In the Middle Ages, heresy arose from religious disputes among Catholics, as Protestantism didn't exist yet. Clerics and scholars would occasionally disagree about how to interpret the more complicated parts of Catholic theology, and those in the minority or in less powerful positions could be accused of heresy.

In this sense, heresy becomes something of a question of politics. In thirteenth-century Italy, feuds and wars between so-called heretics and the so-called faithful meant that heresy was a divisive force among Catholics. Thus, part of its evil in the context of the Inferno is that it tears apart the fabric of society.

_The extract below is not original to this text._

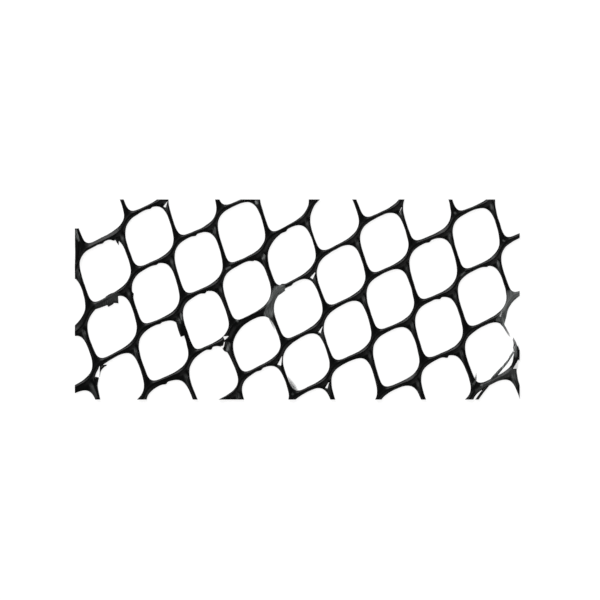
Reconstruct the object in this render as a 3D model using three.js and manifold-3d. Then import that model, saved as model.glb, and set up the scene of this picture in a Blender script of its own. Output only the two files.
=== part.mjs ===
import * as THREE from 'three';
import { mergeVertices } from 'three/addons/utils/BufferGeometryUtils.js';
import Module from 'manifold-3d';

// A cut length of black hexagonal plastic mesh, extruded in one piece and lying flat.
// Millimetres: X runs along the length, Y across it, Z up. The underside is at Z = 0
// and the origin is under the middle of the piece.

// The cut length
const netLength = 177.8;
const netWidth = 80;
const netThickness = 1.6;

// The holes repeat along two directions, in degrees from X
const rowPitch = 21.9;
const rowAngle = -25.5;
const columnPitch = 22.4;
const columnAngle = -83.7;
const firstHole = { x: -3.9, y: 15.5 };
const latticeReach = 7;

// Two junctions belong to each hole, given from its middle: the fork, where a shallow and a
// steep strand part, and the web below it. A short double bar joins the two.
const forkPlace = { x: -7, y: 11.1 };
const webPlace = { x: -10.2, y: 4.4 };

// Half widths of the strands. The bar's is under zero, because the rounding of the holes
// already leaves it thick. All grow a little towards the lower edge.
const shallowHalf = 0.63;
const steepHalf = 0.7;
const barHalf = -0.27;
const growthPerMillimetre = 0.0024;
const cornerPower = 4.8;

// Steps of a hole's outline along a long strand and along a bar
const strandSteps = 5;
const barSteps = 2;

// Chamfer of the strands along every hole, and how far the cutters pass the faces
const chamfer = 0.42;
const cutterPass = 0.2;

// The net never lay straight: a long wave runs through it, and four places are pulled
const wave = { length: 87, angle: -29, phase: -2, dx: 0.3, dy: 1.24 };
const pulls = [
  { x: -104.3, y: -17.8, dx: -1.4, dy: -6.9, reach: 23.2 },
  { x: -31.2, y: -65.8, dx: 2.9, dy: 1.15, reach: 46.4 },
  { x: 80, y: -32.7, dx: 1.35, dy: -2.15, reach: 16.5 },
  { x: 11.5, y: 28.8, dx: 0.25, dy: 1.45, reach: 15.6 },
];

// Strands that came out uneven: by hole, how much further each one round it reaches into it
const unevenStrands = [
  { column: -5, row: 3, rightBar: 0.7, below: 1.2 },
  { column: -5, row: 5, above: 1.2 },
  { column: -4, row: 1, above: -0.9, below: 0.6, leftBar: -2 },
  { column: -4, row: 2, above: -0.3, rightBar: -0.4, leftBar: -2 },
  { column: -3, row: 4, above: 0.6, right: 0.3 },
  { column: -2, row: 1, right: -0.5 },
  { column: -2, row: 2, right: 0.3, left: 0.8, leftBar: 0.5 },
  { column: -2, row: 3, above: -0.5, right: 0.6, rightBar: -1.5, below: -0.8, leftBar: 0.6 },
  { column: -1, row: 0, left: 0.4 },
  { column: -1, row: 1, above: 0.3, right: 0.3, below: -0.5, left: -0.3 },
  { column: -1, row: 2, above: 1, rightBar: -0.8, left: -0.5, leftBar: 2.4 },
  { column: -1, row: 3, left: 0.9, leftBar: 0.4 },
  { column: 0, row: 0, above: 0.3, leftBar: 1.8 },
  { column: 0, row: 1, above: -0.4, right: -0.2, leftBar: 0.9 },
  { column: 1, row: -1, above: -1.6, leftBar: 1 },
  { column: 3, row: -1, right: -0.4 },
  { column: 4, row: -2, left: 0.3 },
  { column: 5, row: -1, above: -0.5, left: -1.4, leftBar: 0.6 },
];

// Material beyond the even net: each row is a straight piece from x, y along heading, which
// goes from its width to its tip width and stays its inset away from both faces of the net
const addedPieces = [
  { name: 'edge strand', x: -88, y: 28.3, heading: -90, length: 20, width: 1.8, tip: 1.8, inset: 0 },
  { name: 'lap', x: -76, y: -0.6, heading: 21.5, length: 4.9, width: 3.5, tip: 4.4, inset: 0 },
  { name: 'thick strand', x: -47.5, y: -9.6, heading: -70, length: 5.3, width: 2, tip: 2, inset: 0.1 },
  { name: 'barb', x: -79.2, y: -27.4, heading: 24, length: 3.5, width: 2, tip: 0.2, inset: 0.3 },
  { name: 'spur', x: -72, y: 23.7, heading: -73, length: 2, width: 1.7, tip: 0.2, inset: 0.3 },
  { name: 'torn top', x: 81.8, y: -8.6, heading: -61.5, length: 6.4, width: 1.45, tip: 0.25, inset: 0.3 },
  { name: 'torn foot', x: 88, y: -21.8, heading: 103.5, length: 6.5, width: 1.9, tip: 0.4, inset: 0.3 },
  { name: 'thread foot', x: 72, y: -40.2, heading: 55.6, length: 10.6, width: 1.2, tip: 1, inset: 0.3 },
  { name: 'thread', x: 77.9, y: -31.7, heading: 50.7, length: 13.3, width: 0.9, tip: 0.75, inset: 0.4 },
];

// Material that is missing, in the same columns and through both faces. The slivers are thin
// gaps in the webs, where the two strands of a bar part.
const missingPieces = [
  { name: 'tear', x: 82.9, y: -10.4, heading: -65.7, length: 11.2, width: 3.2, tip: 3.2 },
  { name: 'slit', x: -79, y: -26.7, heading: -101.5, length: 4.1, width: 0.2, tip: 1.5 },
  { name: 'nick', x: -29.3, y: -15.5, heading: 24.5, length: 1.95, width: 1.6, tip: 0.25 },
  { name: 'sliver 1', x: -51.9, y: 39.2, heading: -118, length: 2.5, width: 0.1, tip: 1 },
  { name: 'sliver 2', x: 41.7, y: 36.8, heading: -103, length: 2.7, width: 0.2, tip: 1 },
  { name: 'sliver 3', x: 7.1, y: 10.7, heading: -122, length: 2.8, width: 0.3, tip: 1.2 },
  { name: 'sliver 4', x: 10.1, y: -10.8, heading: -116, length: 3, width: 0.1, tip: 0.9 },
  { name: 'sliver 5', x: -6.1, y: -22.8, heading: -107, length: 4, width: 0.1, tip: 1.6 },
  { name: 'sliver 6', x: 12.7, y: -33, heading: -114, length: 2.6, width: 0.1, tip: 0.9 },
  { name: 'sliver 7', x: 81.9, y: -5, heading: -112, length: 2.3, width: 0.1, tip: 0.9 },
  { name: 'sliver 8', x: 87.8, y: -25.6, heading: -108, length: 2.4, width: 0.2, tip: 1.3 },
];

const radians = THREE.MathUtils.degToRad;

function direction(angle) {
  return new THREE.Vector2(Math.cos(radians(angle)), Math.sin(radians(angle)));
}

// Moves a point of the straight lattice to where it lies in the uneven net
function settle(point) {
  const turn = 360 * point.dot(direction(wave.angle)) / wave.length + wave.phase;
  const rise = Math.sin(radians(turn));
  const settled = new THREE.Vector2(point.x + wave.dx * rise, point.y + wave.dy * rise);
  for (const pull of pulls) {
    const gap = Math.hypot(point.x - pull.x, point.y - pull.y) / pull.reach;
    const share = Math.exp(-gap * gap);
    settled.x += share * pull.dx;
    settled.y += share * pull.dy;
  }
  return settled;
}

function latticePoint(column, row, offset = { x: 0, y: 0 }) {
  const point = new THREE.Vector2(firstHole.x + offset.x, firstHole.y + offset.y);
  point.addScaledVector(direction(rowAngle), column * rowPitch);
  point.addScaledVector(direction(columnAngle), row * columnPitch);
  return settle(point);
}

// Six strands stand round a hole, from the one above it, clockwise. Each starts at a junction
// of this hole or of a neighbour, which lies some columns and rows away.
const strandsOfHole = [
  { side: 'above', columns: 0, rows: 0, junction: forkPlace, half: shallowHalf, steps: strandSteps },
  { side: 'right', columns: 1, rows: -1, junction: webPlace, half: steepHalf, steps: strandSteps },
  { side: 'rightBar', columns: 1, rows: 0, junction: forkPlace, half: barHalf, steps: barSteps },
  { side: 'below', columns: 1, rows: 0, junction: webPlace, half: shallowHalf, steps: strandSteps },
  { side: 'left', columns: 0, rows: 1, junction: forkPlace, half: steepHalf, steps: strandSteps },
  { side: 'leftBar', columns: 0, rows: 0, junction: webPlace, half: barHalf, steps: barSteps },
];

// The strands of one hole where they lie, each with its reach: how far it stays from the middle
function strandsAround(column, row) {
  const middle = latticePoint(column, row);
  const uneven = unevenStrands.find((hole) => hole.column === column && hole.row === row) ?? {};
  const corners = strandsOfHole.map(({ columns, rows, junction }) => (
    latticePoint(column + columns, row + rows, junction)
  ));
  const strands = strandsOfHole.map(({ side, half, steps }, k) => {
    const start = corners[k];
    const end = corners[(k + 1) % corners.length];
    const along = end.clone().sub(start).normalize();
    const outward = new THREE.Vector2(-along.y, along.x);
    const growth = -growthPerMillimetre * (start.y + end.y) / 2;
    const thickness = half + growth + (uneven[side] ?? 0);
    return { start, end, steps, outward, reach: outward.dot(start.clone().sub(middle)) - thickness };
  });
  return { middle, strands };
}

// A rounded hexagon: the power blends the sides, so that each corner is round. Its points lie
// on rays from the middle of the hole to steps along the strands.
function holeOutline(column, row) {
  const { middle, strands } = strandsAround(column, row);
  const points = [];
  for (const { start, end, steps } of strands) {
    for (let step = 0; step < steps; step += 1) {
      const ray = start.clone().lerp(end, step / steps).sub(middle).normalize();
      let sum = 0;
      for (const { outward, reach } of strands) {
        sum += Math.max(0, ray.dot(outward) / reach) ** cornerPower;
      }
      points.push(middle.clone().addScaledVector(ray, sum ** (-1 / cornerPower)));
    }
  }
  return points;
}

// The cutter of a hole has the hole's own outline inside the net and opens at both faces,
// which chamfers the strands
function holeCutter(column, row) {
  const flare = chamfer + cutterPass;
  const cutter = new THREE.ExtrudeGeometry(new THREE.Shape(holeOutline(column, row)), {
    depth: netThickness - 2 * chamfer,
    bevelEnabled: true,
    bevelThickness: flare,
    bevelSize: -flare,
    bevelOffset: flare,
    bevelSegments: 1,
  });
  return cutter.translate(0, 0, chamfer);
}

function straightPiece({ x, y, heading, length, width, tip, inset = -cutterPass }) {
  const outline = new THREE.Shape([
    new THREE.Vector2(0, -width / 2),
    new THREE.Vector2(length, -tip / 2),
    new THREE.Vector2(length, tip / 2),
    new THREE.Vector2(0, width / 2),
  ]);
  const depth = netThickness - 2 * inset;
  const piece = new THREE.ExtrudeGeometry(outline, { depth, bevelEnabled: false });
  return piece.rotateZ(radians(heading)).translate(x, y, inset);
}

const wasm = await Module();
wasm.setup();

function toSolid(geometry) {
  const shape = geometry.clone();
  shape.deleteAttribute('normal');
  shape.deleteAttribute('uv');
  const merged = mergeVertices(shape);
  return new wasm.Manifold(new wasm.Mesh({
    numProp: 3,
    vertProperties: new Float32Array(merged.attributes.position.array),
    triVerts: new Uint32Array(merged.index.array),
  }));
}

function toGeometry(solid) {
  const mesh = solid.getMesh();
  const geometry = new THREE.BufferGeometry();
  geometry.setAttribute('position', new THREE.BufferAttribute(new Float32Array(mesh.vertProperties), 3));
  geometry.setIndex(new THREE.BufferAttribute(new Uint32Array(mesh.triVerts), 1));
  geometry.computeVertexNormals();
  return geometry;
}

// The middle of every hole that can reach the sheet
function holesNearby() {
  const holes = [];
  for (let column = -latticeReach; column <= latticeReach; column += 1) {
    for (let row = -latticeReach; row <= latticeReach; row += 1) {
      const { x, y } = latticePoint(column, row);
      const near = Math.abs(x) < netLength / 2 + rowPitch && Math.abs(y) < netWidth / 2 + columnPitch;
      if (near) holes.push({ column, row });
    }
  }
  return holes;
}

function largestBody(solid) {
  return solid.decompose().reduce((best, body) => (body.volume() > best.volume() ? body : best));
}

function buildNet() {
  const sheet = new THREE.BoxGeometry(netLength, netWidth, netThickness).translate(0, 0, netThickness / 2);
  const frame = toSolid(sheet);
  let net = frame;
  for (const { column, row } of holesNearby()) {
    net = net.subtract(toSolid(holeCutter(column, row)));
  }
  for (const piece of missingPieces) {
    net = net.subtract(toSolid(straightPiece(piece)));
  }
  for (const piece of addedPieces) {
    net = net.add(toSolid(straightPiece(piece)));
  }
  return largestBody(net.intersect(frame));
}

const plastic = new THREE.MeshStandardMaterial({ color: 0x16191a, roughness: 0.45, metalness: 0 });

const net = new THREE.Mesh(toGeometry(buildNet()), plastic);
net.name = 'net';

const group = new THREE.Group();
group.add(net);

export default group;
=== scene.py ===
import math

import bmesh
import bpy
from mathutils import Matrix, Vector, geometry, kdtree, noise


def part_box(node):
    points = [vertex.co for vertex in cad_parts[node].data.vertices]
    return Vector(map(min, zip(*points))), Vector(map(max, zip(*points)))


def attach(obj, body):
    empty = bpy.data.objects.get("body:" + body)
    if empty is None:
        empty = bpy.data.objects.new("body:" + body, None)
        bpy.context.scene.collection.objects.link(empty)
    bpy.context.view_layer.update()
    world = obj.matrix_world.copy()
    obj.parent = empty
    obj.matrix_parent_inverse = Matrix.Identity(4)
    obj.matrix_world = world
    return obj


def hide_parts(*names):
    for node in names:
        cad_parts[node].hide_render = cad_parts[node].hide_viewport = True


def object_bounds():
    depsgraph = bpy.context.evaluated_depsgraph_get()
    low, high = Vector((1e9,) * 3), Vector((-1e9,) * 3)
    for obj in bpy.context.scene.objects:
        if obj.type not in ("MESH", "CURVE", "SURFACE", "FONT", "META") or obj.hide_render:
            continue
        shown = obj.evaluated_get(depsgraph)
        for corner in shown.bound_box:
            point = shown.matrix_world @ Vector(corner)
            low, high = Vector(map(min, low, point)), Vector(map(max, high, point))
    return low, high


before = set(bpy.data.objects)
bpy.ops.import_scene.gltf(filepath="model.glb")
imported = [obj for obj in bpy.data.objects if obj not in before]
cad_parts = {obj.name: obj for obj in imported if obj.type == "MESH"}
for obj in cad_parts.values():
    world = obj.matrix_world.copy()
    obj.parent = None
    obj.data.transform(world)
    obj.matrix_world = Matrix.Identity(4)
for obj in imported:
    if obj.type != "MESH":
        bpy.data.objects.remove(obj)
cadLow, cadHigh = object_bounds()
print("frame loaded")

mm = 0.001        # the net's own sizes are in millimetres, and each mesh is scaled to metres at the end
near = {"plane": 1e-5, "point": 1e-4, "weld": 1e-3}      # gaps in millimetres that count as none
sharpAngle = 40   # degrees between two faces, above which their edge stays sharp

# how the holes repeat, as in the solid, and the places round each of them
lattice = {
    "rowPitch": 21.9, "rowAngle": -25.5,
    "columnPitch": 22.4, "columnAngle": -83.7,
    "firstHole": (-3.9, 15.5),
    "middle": (0, 0),
    "fork": (-7, 11.1),          # from a hole's middle to where a shallow and a steep strand part
    "web": (-10.2, 4.4),         # and to where they meet again, below the short bar
    "reach": 7,                  # columns and rows that are tried each way
}

# a long wave runs through the net, and four places are pulled
wave = {"length": 87, "angle": -29, "phase": -2, "dx": 0.3, "dy": 1.24}
pulls = [
    {"x": -104.3, "y": -17.8, "dx": -1.4, "dy": -6.9, "reach": 23.2},
    {"x": -31.2, "y": -65.8, "dx": 2.9, "dy": 1.15, "reach": 46.4},
    {"x": 80, "y": -32.7, "dx": 1.35, "dy": -2.15, "reach": 16.5},
    {"x": 11.5, "y": 28.8, "dx": 0.25, "dy": 1.45, "reach": 15.6},
]


def direction(angle):
    return Vector((math.cos(math.radians(angle)), math.sin(math.radians(angle))))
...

In his poem, Dante addresses heresy primarily in a general sense. In Dante's version of Hell, heretics are simply people who deny that the soul is immortal, or those who don't believe in an afterlife. However, he also includes characters who have brought discord to the community of the faithful through their divisive politics. It's important to note that Dante assigns this sin to the sixth of nine circles, so it's clearly a serious and major offense.

The Sixth Circle

The Sixth Circle of Hell is the City of Dis, which Dante describes as a ''fortress'' with ''high parapets.'' At the top of one of the towers on the city wall are ''three hellish Furies.'' These are female monsters from Greek mythology whose bodies are wrapped in ''wreath[s]'' of ''bright green hydras,'' or multi-headed vipers. They're angry at something, and Dante cowers in fear as they shriek: ''O let Medusa come. . . to make him stone!''

As it turns out, the Furies are enraged at someone other than Dante and Virgil. The two watch as an angel ''full of high disdain'' marches across the River Styx, which separates the Fifth Circle of Hell from the Sixth, without getting wet. When he reaches the side containing the City of Dis, his footsteps make ''a fearsome crash, by which both shores were shaken.''

The angel opens the gate to the city with a wand and chastises the Furies for complaining about their fate. ''Why this insolence? / Why do you kick against that Will [God's] whose end / Cannot be thwarted, and whose punishments / Many times over have increased your pain?'' Then he leaves again, going back the way he came.